Sunday 10 September 2006

50 years of photojournalism

Today I got my pretentious on again. I pulled out the black beret and dusted off the old polo neck and headed in to Tokyo’s Metropolitan Museum of Photography.
I was really excited to see the above exhibition entitled ‘Images as they are: five decades of iconic photo-journalism.’
It really brought home how much power a well taken and well-timed photo can hold. And iconic was no understatement. They were very, very famous works, but thoroughly depressing. It was like condensing fifty years of human misery into one exhibition.
After seeing slow motion footage of Kennedy getting shot, innumerable images of wars and public strife, pictures of the first people to be diagnosed with aids and small famine stricken hands clutching at an aid worker’s fingers, I was about ready to give it all up.
I totally understand that this was not art, but photojournalism. So it was natural that worldwide trouble and strife should be disproportionately represented. It hasn’t exactly been a peaceful nor uneventful half-century. Plus they really were trying to drive home the message that such images are not gratuitous but can, in themselves, be agents for change and improvement.

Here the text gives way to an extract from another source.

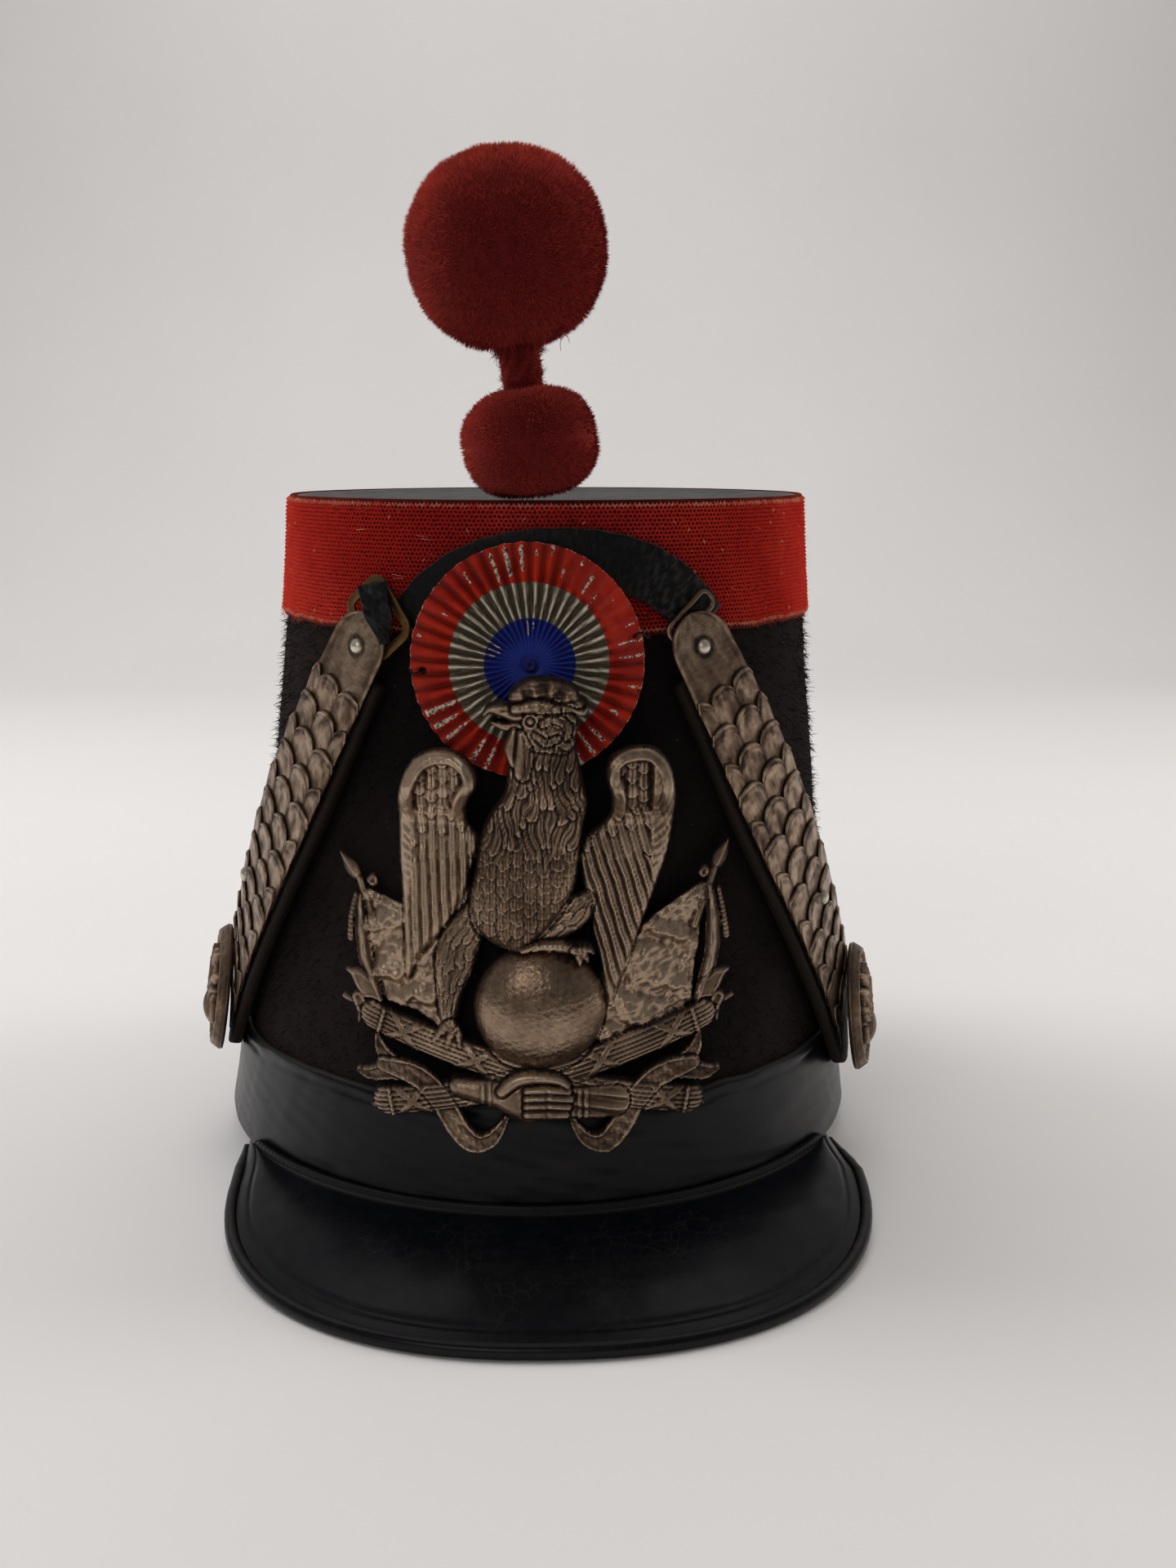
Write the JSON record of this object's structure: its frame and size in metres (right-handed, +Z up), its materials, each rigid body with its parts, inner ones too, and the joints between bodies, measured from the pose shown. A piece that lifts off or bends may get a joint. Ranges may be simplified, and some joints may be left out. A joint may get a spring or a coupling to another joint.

Maybe so, but man I really needed a hug by the end.
Another very interesting theme they were trying to get across was to show that as technology has developed, so too has the style of photojournalism. It’s been democratised, as it were. In only the last decade, with the arrival of digital technology, the age of the amateur photojournalist, the on-the-scene witness has been born.
But I’m not convinced that proximity necessarily equals truth. Just being there and recording an event does not necessarily have the same impact as the image a talented and professional eye can create. Such images tell a richer story.
I was far more moved and provoked by the truth of the Vietnamese woman washing blood from her doorstep or the Biafran militia carrying mortar shells like a bunch of bananas, than by the point and push of the Asian Tsunami, 9/11 or Abu Ghraib. Something for the CNN’s or Fox News’s of this world to think about.